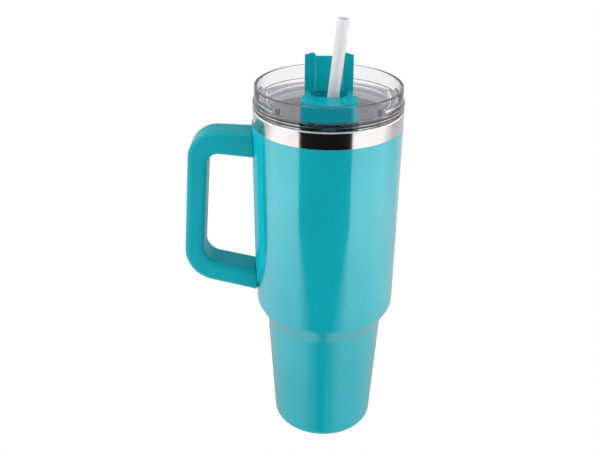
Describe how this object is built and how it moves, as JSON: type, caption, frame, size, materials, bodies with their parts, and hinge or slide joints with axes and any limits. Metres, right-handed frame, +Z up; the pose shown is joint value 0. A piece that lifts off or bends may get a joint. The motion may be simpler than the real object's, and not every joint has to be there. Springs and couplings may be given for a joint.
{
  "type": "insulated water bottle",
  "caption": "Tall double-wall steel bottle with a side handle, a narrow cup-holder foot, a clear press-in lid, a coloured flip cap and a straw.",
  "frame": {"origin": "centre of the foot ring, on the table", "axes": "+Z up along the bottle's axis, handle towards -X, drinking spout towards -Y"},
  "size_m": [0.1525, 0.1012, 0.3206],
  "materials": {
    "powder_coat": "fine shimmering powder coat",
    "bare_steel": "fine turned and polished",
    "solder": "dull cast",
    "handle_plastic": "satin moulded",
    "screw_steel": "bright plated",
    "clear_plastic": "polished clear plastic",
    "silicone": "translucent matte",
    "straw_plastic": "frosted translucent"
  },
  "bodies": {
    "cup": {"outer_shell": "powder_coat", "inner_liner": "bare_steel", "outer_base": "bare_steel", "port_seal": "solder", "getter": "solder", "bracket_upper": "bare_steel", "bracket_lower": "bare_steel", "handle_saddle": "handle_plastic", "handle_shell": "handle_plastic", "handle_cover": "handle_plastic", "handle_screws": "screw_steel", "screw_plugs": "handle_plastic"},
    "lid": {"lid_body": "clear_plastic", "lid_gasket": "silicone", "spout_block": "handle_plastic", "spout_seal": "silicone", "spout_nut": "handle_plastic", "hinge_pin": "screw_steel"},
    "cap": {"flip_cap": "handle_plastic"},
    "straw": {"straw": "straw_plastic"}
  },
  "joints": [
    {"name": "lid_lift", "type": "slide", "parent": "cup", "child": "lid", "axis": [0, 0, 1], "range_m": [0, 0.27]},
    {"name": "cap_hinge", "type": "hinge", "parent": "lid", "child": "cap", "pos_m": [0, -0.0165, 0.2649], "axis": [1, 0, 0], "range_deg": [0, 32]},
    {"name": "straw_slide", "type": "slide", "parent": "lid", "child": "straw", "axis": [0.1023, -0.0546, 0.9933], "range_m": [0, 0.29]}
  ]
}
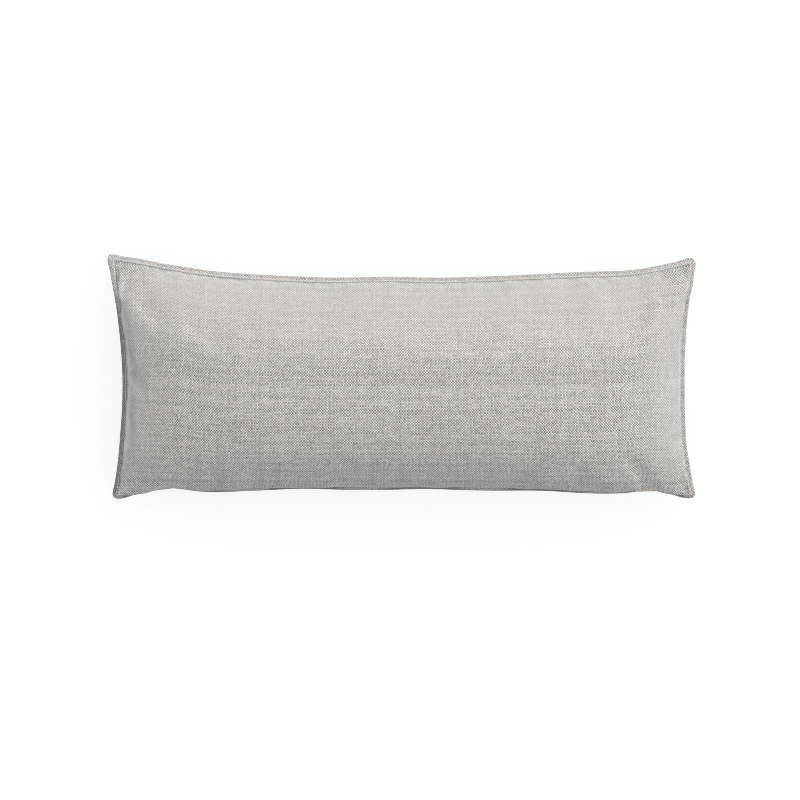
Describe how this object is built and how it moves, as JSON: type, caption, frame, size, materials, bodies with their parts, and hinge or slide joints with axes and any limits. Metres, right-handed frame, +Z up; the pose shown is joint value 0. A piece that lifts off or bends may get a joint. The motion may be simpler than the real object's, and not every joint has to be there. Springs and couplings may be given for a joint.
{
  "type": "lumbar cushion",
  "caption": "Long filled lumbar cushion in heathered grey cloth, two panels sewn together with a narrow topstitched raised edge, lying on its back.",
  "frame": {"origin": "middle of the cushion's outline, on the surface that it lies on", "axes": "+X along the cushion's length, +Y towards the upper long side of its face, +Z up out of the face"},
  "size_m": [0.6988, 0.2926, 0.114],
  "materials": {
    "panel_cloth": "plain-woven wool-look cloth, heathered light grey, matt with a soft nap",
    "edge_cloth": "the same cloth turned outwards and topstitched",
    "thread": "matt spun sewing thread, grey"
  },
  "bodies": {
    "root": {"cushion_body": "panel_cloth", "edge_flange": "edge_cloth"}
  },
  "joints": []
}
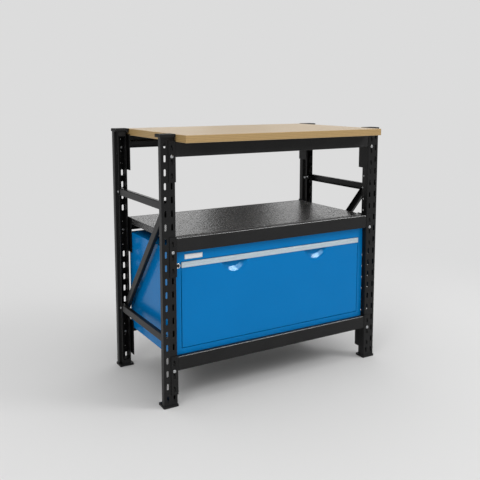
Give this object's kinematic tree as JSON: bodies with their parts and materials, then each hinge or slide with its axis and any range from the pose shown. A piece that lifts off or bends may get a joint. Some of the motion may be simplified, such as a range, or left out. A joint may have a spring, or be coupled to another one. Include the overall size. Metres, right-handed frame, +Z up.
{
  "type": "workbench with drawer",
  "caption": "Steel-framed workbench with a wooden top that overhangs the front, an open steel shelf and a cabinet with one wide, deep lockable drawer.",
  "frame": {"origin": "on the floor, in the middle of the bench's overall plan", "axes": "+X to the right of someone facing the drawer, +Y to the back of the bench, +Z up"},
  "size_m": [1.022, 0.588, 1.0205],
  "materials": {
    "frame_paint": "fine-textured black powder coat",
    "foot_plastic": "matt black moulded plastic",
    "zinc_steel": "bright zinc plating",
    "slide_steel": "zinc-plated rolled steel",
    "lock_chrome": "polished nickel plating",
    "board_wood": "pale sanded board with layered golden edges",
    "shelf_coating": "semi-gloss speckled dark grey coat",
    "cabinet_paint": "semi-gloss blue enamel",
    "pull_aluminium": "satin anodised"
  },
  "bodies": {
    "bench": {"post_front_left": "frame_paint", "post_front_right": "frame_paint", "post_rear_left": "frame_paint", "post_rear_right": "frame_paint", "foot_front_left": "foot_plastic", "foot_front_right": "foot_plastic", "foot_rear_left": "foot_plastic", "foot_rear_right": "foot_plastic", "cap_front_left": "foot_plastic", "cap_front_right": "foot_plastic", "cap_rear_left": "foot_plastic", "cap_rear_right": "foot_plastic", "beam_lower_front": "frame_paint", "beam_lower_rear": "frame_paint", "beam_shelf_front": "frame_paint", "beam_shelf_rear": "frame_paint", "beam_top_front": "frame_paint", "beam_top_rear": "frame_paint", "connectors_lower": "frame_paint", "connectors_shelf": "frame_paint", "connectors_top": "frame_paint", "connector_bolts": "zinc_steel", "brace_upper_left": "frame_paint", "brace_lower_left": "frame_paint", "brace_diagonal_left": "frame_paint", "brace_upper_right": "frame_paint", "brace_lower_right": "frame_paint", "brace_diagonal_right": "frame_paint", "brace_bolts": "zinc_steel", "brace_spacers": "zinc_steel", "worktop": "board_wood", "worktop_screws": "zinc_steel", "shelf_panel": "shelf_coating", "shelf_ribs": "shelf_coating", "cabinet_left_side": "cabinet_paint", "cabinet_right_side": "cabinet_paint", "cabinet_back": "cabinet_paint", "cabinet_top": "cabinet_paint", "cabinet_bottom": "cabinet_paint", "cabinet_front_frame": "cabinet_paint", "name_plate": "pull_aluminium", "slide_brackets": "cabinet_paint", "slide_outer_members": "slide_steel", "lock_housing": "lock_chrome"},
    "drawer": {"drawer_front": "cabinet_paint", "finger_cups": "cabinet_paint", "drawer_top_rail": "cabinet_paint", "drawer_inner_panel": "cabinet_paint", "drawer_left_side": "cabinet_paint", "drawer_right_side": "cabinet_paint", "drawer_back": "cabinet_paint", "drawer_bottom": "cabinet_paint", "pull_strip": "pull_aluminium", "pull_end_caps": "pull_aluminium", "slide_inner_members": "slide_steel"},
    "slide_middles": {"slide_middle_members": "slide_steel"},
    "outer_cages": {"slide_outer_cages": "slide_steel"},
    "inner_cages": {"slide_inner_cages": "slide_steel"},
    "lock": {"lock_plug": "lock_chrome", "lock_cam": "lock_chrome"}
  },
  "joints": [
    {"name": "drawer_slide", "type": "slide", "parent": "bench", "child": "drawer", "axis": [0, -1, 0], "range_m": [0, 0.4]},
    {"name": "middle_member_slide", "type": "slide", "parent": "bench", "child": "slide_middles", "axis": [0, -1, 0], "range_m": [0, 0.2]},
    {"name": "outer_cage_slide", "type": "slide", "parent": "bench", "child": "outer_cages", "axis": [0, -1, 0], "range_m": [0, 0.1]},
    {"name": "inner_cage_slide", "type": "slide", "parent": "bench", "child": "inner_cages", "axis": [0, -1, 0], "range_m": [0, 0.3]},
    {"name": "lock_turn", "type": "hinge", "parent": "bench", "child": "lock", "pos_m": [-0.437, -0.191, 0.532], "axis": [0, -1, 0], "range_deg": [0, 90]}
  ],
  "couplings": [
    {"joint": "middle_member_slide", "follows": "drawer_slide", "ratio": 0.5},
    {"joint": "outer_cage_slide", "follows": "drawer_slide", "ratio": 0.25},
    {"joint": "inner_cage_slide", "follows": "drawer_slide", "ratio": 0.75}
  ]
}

------------------------------------------------

*TASK REQUIREMENTS*
Write out every record, exactly as written.

*EXERCISE RESULT*
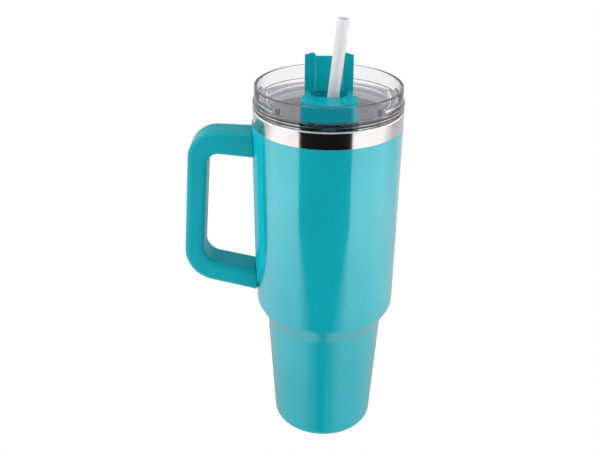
Describe how this object is built and how it moves, as JSON: type, caption, frame, size, materials, bodies with their parts, and hinge or slide joints with axes and any limits. Metres, right-handed frame, +Z up; the pose shown is joint value 0. A piece that lifts off or bends may get a joint. The motion may be simpler than the real object's, and not every joint has to be there. Springs and couplings may be given for a joint.
{
  "type": "insulated water bottle",
  "caption": "Tall double-wall steel bottle with a side handle, a narrow cup-holder foot, a clear press-in lid, a coloured flip cap and a straw.",
  "frame": {"origin": "centre of the foot ring, on the table", "axes": "+Z up along the bottle's axis, handle towards -X, drinking spout towards -Y"},
  "size_m": [0.1525, 0.1012, 0.3206],
  "materials": {
    "powder_coat": "fine shimmering powder coat",
    "bare_steel": "fine turned and polished",
    "solder": "dull cast",
    "handle_plastic": "satin moulded",
    "screw_steel": "bright plated",
    "clear_plastic": "polished clear plastic",
    "silicone": "translucent matte",
    "straw_plastic": "frosted translucent"
  },
  "bodies": {
    "cup": {"outer_shell": "powder_coat", "inner_liner": "bare_steel", "outer_base": "bare_steel", "port_seal": "solder", "getter": "solder", "bracket_upper": "bare_steel", "bracket_lower": "bare_steel", "handle_saddle": "handle_plastic", "handle_shell": "handle_plastic", "handle_cover": "handle_plastic", "handle_screws": "screw_steel", "screw_plugs": "handle_plastic"},
    "lid": {"lid_body": "clear_plastic", "lid_gasket": "silicone", "spout_block": "handle_plastic", "spout_seal": "silicone", "spout_nut": "handle_plastic", "hinge_pin": "screw_steel"},
    "cap": {"flip_cap": "handle_plastic"},
    "straw": {"straw": "straw_plastic"}
  },
  "joints": [
    {"name": "lid_lift", "type": "slide", "parent": "cup", "child": "lid", "axis": [0, 0, 1], "range_m": [0, 0.27]},
    {"name": "cap_hinge", "type": "hinge", "parent": "lid", "child": "cap", "pos_m": [0, -0.0165, 0.2649], "axis": [1, 0, 0], "range_deg": [0, 32]},
    {"name": "straw_slide", "type": "slide", "parent": "lid", "child": "straw", "axis": [0.1023, -0.0546, 0.9933], "range_m": [0, 0.29]}
  ]
}
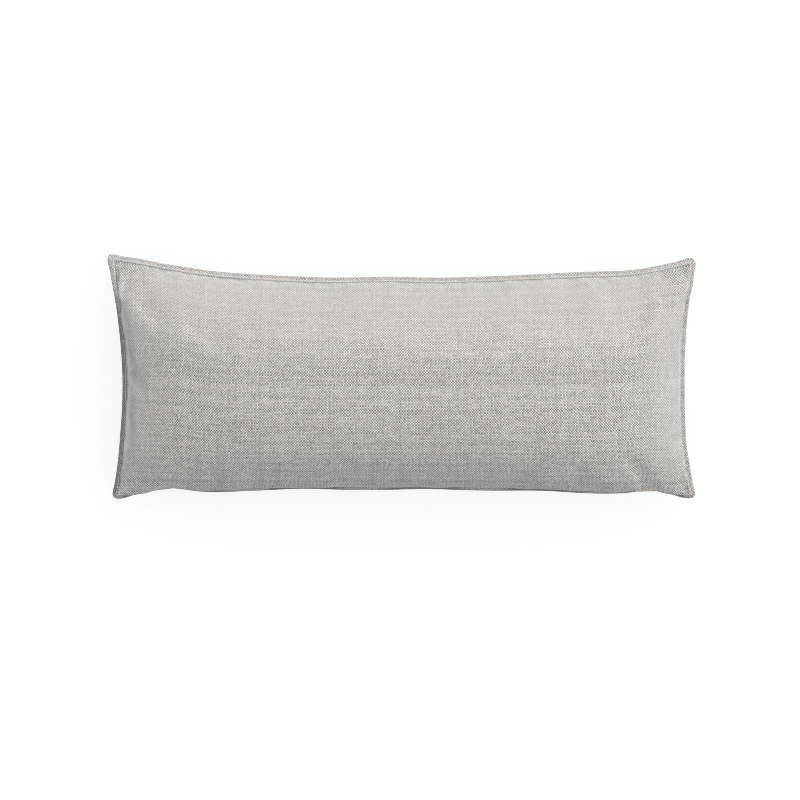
Describe how this object is built and how it moves, as JSON: type, caption, frame, size, materials, bodies with their parts, and hinge or slide joints with axes and any limits. Metres, right-handed frame, +Z up; the pose shown is joint value 0. A piece that lifts off or bends may get a joint. The motion may be simpler than the real object's, and not every joint has to be there. Springs and couplings may be given for a joint.
{
  "type": "lumbar cushion",
  "caption": "Long filled lumbar cushion in heathered grey cloth, two panels sewn together with a narrow topstitched raised edge, lying on its back.",
  "frame": {"origin": "middle of the cushion's outline, on the surface that it lies on", "axes": "+X along the cushion's length, +Y towards the upper long side of its face, +Z up out of the face"},
  "size_m": [0.6988, 0.2926, 0.114],
  "materials": {
    "panel_cloth": "plain-woven wool-look cloth, heathered light grey, matt with a soft nap",
    "edge_cloth": "the same cloth turned outwards and topstitched",
    "thread": "matt spun sewing thread, grey"
  },
  "bodies": {
    "root": {"cushion_body": "panel_cloth", "edge_flange": "edge_cloth"}
  },
  "joints": []
}
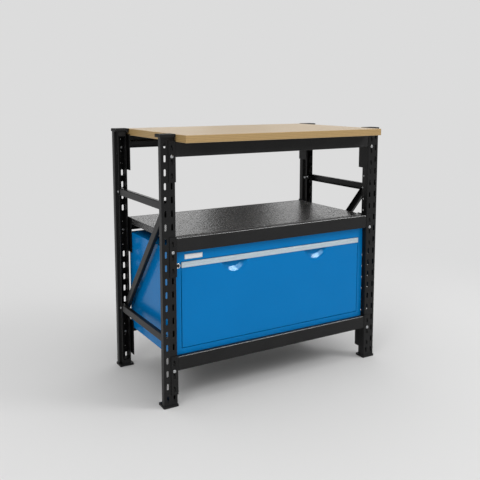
Give this object's kinematic tree as JSON: bodies with their parts and materials, then each hinge or slide with its axis and any range from the pose shown. A piece that lifts off or bends may get a joint. Some of the motion may be simplified, such as a range, or left out. A joint may have a spring, or be coupled to another one. Include the overall size. Metres, right-handed frame, +Z up.
{
  "type": "workbench with drawer",
  "caption": "Steel-framed workbench with a wooden top that overhangs the front, an open steel shelf and a cabinet with one wide, deep lockable drawer.",
  "frame": {"origin": "on the floor, in the middle of the bench's overall plan", "axes": "+X to the right of someone facing the drawer, +Y to the back of the bench, +Z up"},
  "size_m": [1.022, 0.588, 1.0205],
  "materials": {
    "frame_paint": "fine-textured black powder coat",
    "foot_plastic": "matt black moulded plastic",
    "zinc_steel": "bright zinc plating",
    "slide_steel": "zinc-plated rolled steel",
    "lock_chrome": "polished nickel plating",
    "board_wood": "pale sanded board with layered golden edges",
    "shelf_coating": "semi-gloss speckled dark grey coat",
    "cabinet_paint": "semi-gloss blue enamel",
    "pull_aluminium": "satin anodised"
  },
  "bodies": {
    "bench": {"post_front_left": "frame_paint", "post_front_right": "frame_paint", "post_rear_left": "frame_paint", "post_rear_right": "frame_paint", "foot_front_left": "foot_plastic", "foot_front_right": "foot_plastic", "foot_rear_left": "foot_plastic", "foot_rear_right": "foot_plastic", "cap_front_left": "foot_plastic", "cap_front_right": "foot_plastic", "cap_rear_left": "foot_plastic", "cap_rear_right": "foot_plastic", "beam_lower_front": "frame_paint", "beam_lower_rear": "frame_paint", "beam_shelf_front": "frame_paint", "beam_shelf_rear": "frame_paint", "beam_top_front": "frame_paint", "beam_top_rear": "frame_paint", "connectors_lower": "frame_paint", "connectors_shelf": "frame_paint", "connectors_top": "frame_paint", "connector_bolts": "zinc_steel", "brace_upper_left": "frame_paint", "brace_lower_left": "frame_paint", "brace_diagonal_left": "frame_paint", "brace_upper_right": "frame_paint", "brace_lower_right": "frame_paint", "brace_diagonal_right": "frame_paint", "brace_bolts": "zinc_steel", "brace_spacers": "zinc_steel", "worktop": "board_wood", "worktop_screws": "zinc_steel", "shelf_panel": "shelf_coating", "shelf_ribs": "shelf_coating", "cabinet_left_side": "cabinet_paint", "cabinet_right_side": "cabinet_paint", "cabinet_back": "cabinet_paint", "cabinet_top": "cabinet_paint", "cabinet_bottom": "cabinet_paint", "cabinet_front_frame": "cabinet_paint", "name_plate": "pull_aluminium", "slide_brackets": "cabinet_paint", "slide_outer_members": "slide_steel", "lock_housing": "lock_chrome"},
    "drawer": {"drawer_front": "cabinet_paint", "finger_cups": "cabinet_paint", "drawer_top_rail": "cabinet_paint", "drawer_inner_panel": "cabinet_paint", "drawer_left_side": "cabinet_paint", "drawer_right_side": "cabinet_paint", "drawer_back": "cabinet_paint", "drawer_bottom": "cabinet_paint", "pull_strip": "pull_aluminium", "pull_end_caps": "pull_aluminium", "slide_inner_members": "slide_steel"},
    "slide_middles": {"slide_middle_members": "slide_steel"},
    "outer_cages": {"slide_outer_cages": "slide_steel"},
    "inner_cages": {"slide_inner_cages": "slide_steel"},
    "lock": {"lock_plug": "lock_chrome", "lock_cam": "lock_chrome"}
  },
  "joints": [
    {"name": "drawer_slide", "type": "slide", "parent": "bench", "child": "drawer", "axis": [0, -1, 0], "range_m": [0, 0.4]},
    {"name": "middle_member_slide", "type": "slide", "parent": "bench", "child": "slide_middles", "axis": [0, -1, 0], "range_m": [0, 0.2]},
    {"name": "outer_cage_slide", "type": "slide", "parent": "bench", "child": "outer_cages", "axis": [0, -1, 0], "range_m": [0, 0.1]},
    {"name": "inner_cage_slide", "type": "slide", "parent": "bench", "child": "inner_cages", "axis": [0, -1, 0], "range_m": [0, 0.3]},
    {"name": "lock_turn", "type": "hinge", "parent": "bench", "child": "lock", "pos_m": [-0.437, -0.191, 0.532], "axis": [0, -1, 0], "range_deg": [0, 90]}
  ],
  "couplings": [
    {"joint": "middle_member_slide", "follows": "drawer_slide", "ratio": 0.5},
    {"joint": "outer_cage_slide", "follows": "drawer_slide", "ratio": 0.25},
    {"joint": "inner_cage_slide", "follows": "drawer_slide", "ratio": 0.75}
  ]
}